> **DO THIS**
Your task is to output the data exactly as it stands.

> **DATASET EXTRACT**
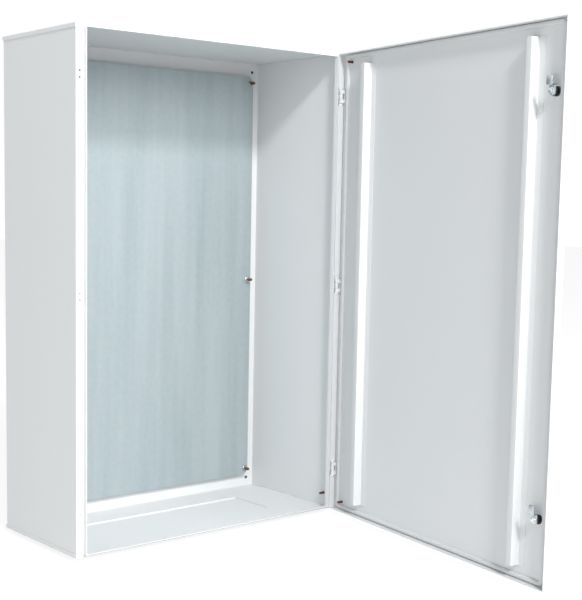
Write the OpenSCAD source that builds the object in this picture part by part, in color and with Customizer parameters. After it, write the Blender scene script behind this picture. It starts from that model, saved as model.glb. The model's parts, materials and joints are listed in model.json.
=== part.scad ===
// Wall-mounted steel enclosure with a hinged sheet-metal door.
// Millimetres, +Z up, front towards -Y. The origin is the centre of the four wall-fixing holes, on
// the outer face of the rear wall. The door is drawn closed and then swung open by open_angle.

/* [Body] */
// Width over the top and bottom trays
body_w = 800; // [600:50:1000]
// Height over the top and bottom trays
body_h = 1200; // [900:50:1400]
// Depth from the rear face to the front flange
body_d = 330; // [200:10:400]
// Sheet steel of the body
body_t = 1.5; // [1.2:0.1:2]
// Width of the front flange, from the side of the body to the gutter lip
flange_w = 20; // [19:0.5:24]
// Reach of the gutter lip in front of the flange
lip_h = 13; // [11:0.5:13.5]
// Turned-over edge of the trays, lapping the side walls
tray_edge = 10; // [6:1:20]
// Height of the trays' front flange
tray_flange = 8; // [7:0.5:9]
// Distance of the wall-fixing holes from the sides, top and bottom
fixing_inset = 25; // [18:1:40]
// Diameter of the wall-fixing holes
fixing_bore = 9; // [7:0.5:13]
// Length of one weld bead
weld_len = 22; // [10:1:40]
// Spacing of the weld beads
weld_spacing = 90; // [60:5:150]
// Leg of the weld beads
weld_leg = 2.5; // [2:0.25:3]

/* [Gland plate] */
// Width of the cable opening in the bottom tray
gland_w = 520; // [300:20:540]
// Depth of the cable opening in the bottom tray
gland_d = 140; // [100:5:145]
// Width of the sealing rim around the opening
gland_rim = 22; // [20:1:26]
// Thickness of the gland plate
gland_t = 2; // [1.5:0.5:4]
// Thickness of the gland plate's seal
gland_seal_t = 2; // [1.5:0.5:5]
// Thread diameter of the gland plate's studs
gland_stud_d = 6; // [5:1:6]

/* [Mounting plate] */
// Gap between the mounting plate and the sides of the body
plate_side_gap = 35; // [30:1:60]
// Gap between the mounting plate and the top and bottom of the body
plate_end_gap = 40; // [36:1:80]
// Thickness of the mounting plate
plate_t = 2.5; // [2:0.5:3]
// Stand-off of the mounting plate from the rear wall
plate_standoff = 15; // [10:1:30]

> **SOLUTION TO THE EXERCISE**
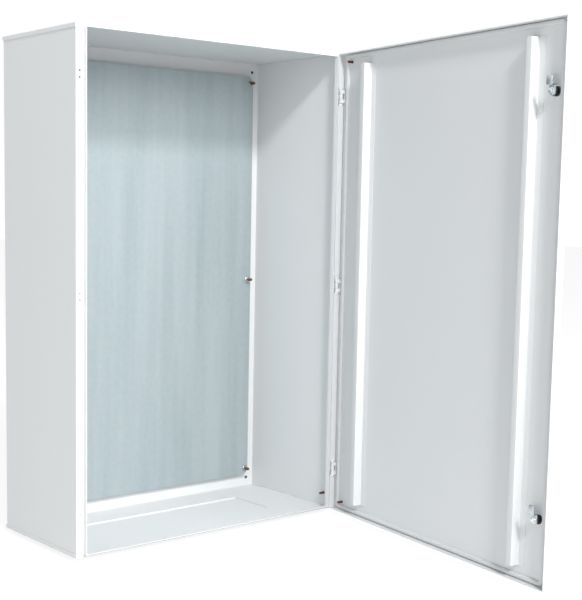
Write the OpenSCAD source that builds the object in this picture part by part, in color and with Customizer parameters. After it, write the Blender scene script behind this picture. It starts from that model, saved as model.glb. The model's parts, materials and joints are listed in model.json.
=== part.scad ===
// Wall-mounted steel enclosure with a hinged sheet-metal door.
// Millimetres, +Z up, front towards -Y. The origin is the centre of the four wall-fixing holes, on
// the outer face of the rear wall. The door is drawn closed and then swung open by open_angle.

/* [Body] */
// Width over the top and bottom trays
body_w = 800; // [600:50:1000]
// Height over the top and bottom trays
body_h = 1200; // [900:50:1400]
// Depth from the rear face to the front flange
body_d = 330; // [200:10:400]
// Sheet steel of the body
body_t = 1.5; // [1.2:0.1:2]
// Width of the front flange, from the side of the body to the gutter lip
flange_w = 20; // [19:0.5:24]
// Reach of the gutter lip in front of the flange
lip_h = 13; // [11:0.5:13.5]
// Turned-over edge of the trays, lapping the side walls
tray_edge = 10; // [6:1:20]
// Height of the trays' front flange
tray_flange = 8; // [7:0.5:9]
// Distance of the wall-fixing holes from the sides, top and bottom
fixing_inset = 25; // [18:1:40]
// Diameter of the wall-fixing holes
fixing_bore = 9; // [7:0.5:13]
// Length of one weld bead
weld_len = 22; // [10:1:40]
// Spacing of the weld beads
weld_spacing = 90; // [60:5:150]
// Leg of the weld beads
weld_leg = 2.5; // [2:0.25:3]

/* [Gland plate] */
// Width of the cable opening in the bottom tray
gland_w = 520; // [300:20:540]
// Depth of the cable opening in the bottom tray
gland_d = 140; // [100:5:145]
// Width of the sealing rim around the opening
gland_rim = 22; // [20:1:26]
// Thickness of the gland plate
gland_t = 2; // [1.5:0.5:4]
// Thickness of the gland plate's seal
gland_seal_t = 2; // [1.5:0.5:5]
// Thread diameter of the gland plate's studs
gland_stud_d = 6; // [5:1:6]

/* [Mounting plate] */
// Gap between the mounting plate and the sides of the body
plate_side_gap = 35; // [30:1:60]
// Gap between the mounting plate and the top and bottom of the body
plate_end_gap = 40; // [36:1:80]
// Thickness of the mounting plate
plate_t = 2.5; // [2:0.5:3]
// Stand-off of the mounting plate from the rear wall
plate_standoff = 15; // [10:1:30]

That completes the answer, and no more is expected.